本変形例によれば、共鳴モードの腹が周方向に移動しても、振動を抑制することができる。
【0038】
また、
図5に示す第二の変形例の補強部のように、径方向に延在する補強部37と周方向に延在する環状の補強部37Bとを組み合わせてもよい。
本変形例によれば、アッパーカバー本体34の剛性をより向上させることができる。
【0039】
また、上記実施形態では、補強部37を設けることによって、補強部37周辺を強化する構成としたが、これとは逆に、隣り合う共鳴モードの腹の間(共鳴モードの節)に径方向に延在する凹溝を形成することによって、相対的に、共鳴モードの腹に対応する部位をそれ以外の部位よりも強化する構成としてもよい。
【0040】
また、アッパーカバー本体34と補強部37とを一体としたアッパーカバー6を鋳造により製造してもよいし、アッパーカバー本体34と補強部37とを一体としたアッパーカバー6を切削加工により削り出してもよい。
アッパーカバー本体34と補強部37とを別々に形成して、溶接などによって両者を接合してもよい。
【0041】
また、補強部37は、アッパーカバー6の表面34a(軸線方向一方側D1を向く面)に限らず、アッパーカバー6の裏面に形成してもよい。ただし、アッパーカバー6の裏面に補強部37を形成する場合、吐出チャンバ15の形状が変るため好ましくはない。

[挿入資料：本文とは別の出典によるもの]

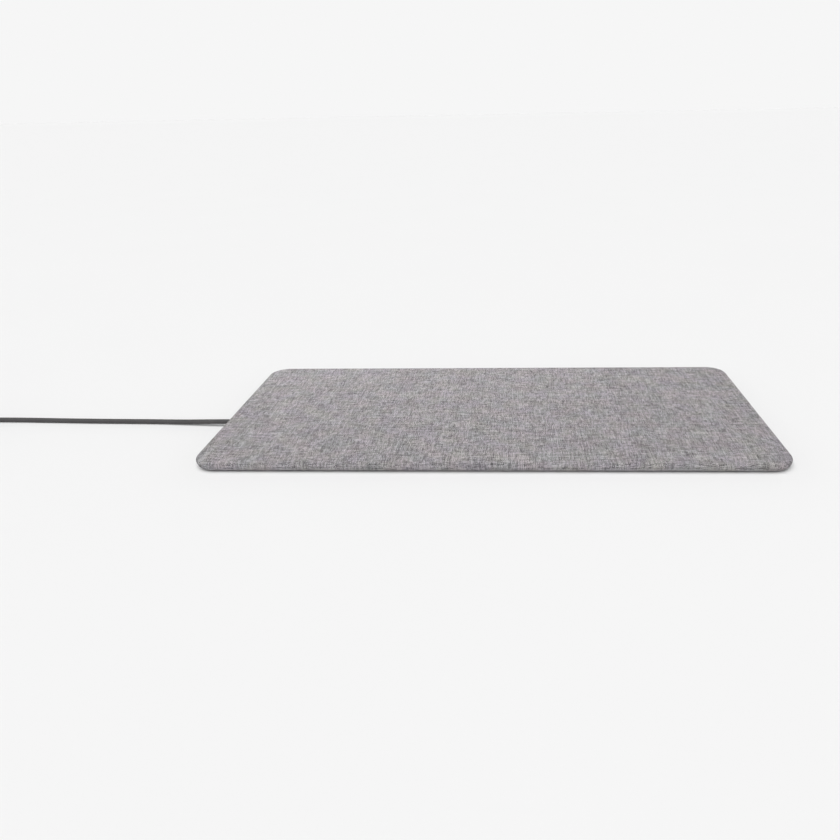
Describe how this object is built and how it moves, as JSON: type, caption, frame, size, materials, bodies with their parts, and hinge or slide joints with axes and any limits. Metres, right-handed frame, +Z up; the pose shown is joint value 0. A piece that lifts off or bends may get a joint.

また、解析を行うことなく、実機を用いた測定により、補強部37の位置を決定してもよい。
【0042】
〔第二の実施形態〕
以下、本発明の第二の実施形態の圧縮機について図面を参照して詳細に説明する。なお、本実施形態では、上述した第一の実施形態との相違点を中心に述べ、同様の部分についてはその説明を省略する。
本実施形態の圧縮機のアッパーカバー6Bは、軸線方向一方側D1に突出する頂部T2を有する多角錐状をなしている。即ち、
図6に示すように、断面形状が十二角形状をなす筒状部35Bと、十二角錐形状のドーム部36Bから形成されてもよい。
【0043】
このような形状の場合、十二角錐形状のドーム部36Bの斜稜39(稜線)の強度が、側面40の強度よりも高くなる。よって、斜稜39の位置を共鳴モードの腹と対応させることによって、振動を抑制することができる。即ち、十二角錐形状のドーム部36Bの斜稜39が本実施形態の補強部となる。このような形状のアッパーカバー6Bは、板金プレス加工を用いて製造することができる。
【0044】
以上、本発明の実施形態について詳細を説明したが、本発明の技術的思想を逸脱しない範囲内において、種々の変更を加えることが可能である。
例えば、上記実施形態では、圧縮機としてスクロール圧縮機を採用したが、回転駆動する回転軸と、回転軸の回転を用いて流体を周期的に圧縮して吐出する圧縮機本体と、圧縮機本体から吐出された流体が導入される吐出空間を形成するカバーと、を備える圧縮機であればよい。圧縮機としては、例えば、斜坂式圧縮機や、ロータリー圧縮機にも適用が可能である。